Cost Cap exemption Modelled: Where landlords install measures and hit the cost cap before reaching MEES, the model stops upgrading the property.
Property Value Adjustment exemption (affordability exemption) Not modelled: This exemption allows landlords of properties valued below £100,000 to work to a cost cap that is 10% of the property’s value. The NBM does not contain property prices to allow robust modelling of the exemption.
Solid Wall Insulation (SWI) exemption Modelled: For simplicity, we assume all landlords who can take advantage of this exemption do so (there may in reality be a small number of landlords who still wish to install SWI).
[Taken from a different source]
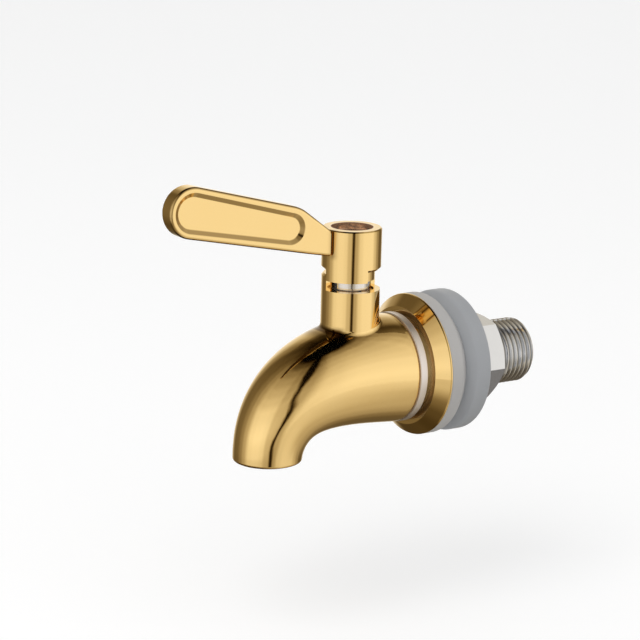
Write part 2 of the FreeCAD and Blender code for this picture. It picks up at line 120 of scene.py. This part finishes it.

Thus, our modelling results do not include SWI.
Negative Impacts exemption Not modelled: We do not account for specific cases where a measure is recommended on an EPC, but determined to negatively impact a property or its value through some other assessment.

 

 

Third-Party Consent exemption Partially modelled: We do account for in-situ tenants not consenting to improvements at a rate of 10%. However, we do not account for refused consent from other third parties, including superior landlords (freeholders) and local authorities through planning permission processes.
New landlord exemption Not modelled: We do not account for property transfers, but given new landlords exemptions only last for 6 months this will not significantly affect modelling results

Cost cap for landlords

Under the Warm Homes Plan, private landlords will be able to choose between the smart or heat metrics, and the cap on the amount they are expected to invest to meet the new standards will be reduced from £15,000 to £10,000.

The cost cap will be lower where £10,000 would represent 10% or more of a property’s value.

Any spending on energy-efficiency works carried out since October last year will also count towards the planned cap, and the government will deliver a range of finance options, including Boiler Upgrade Scheme (BUS) grants.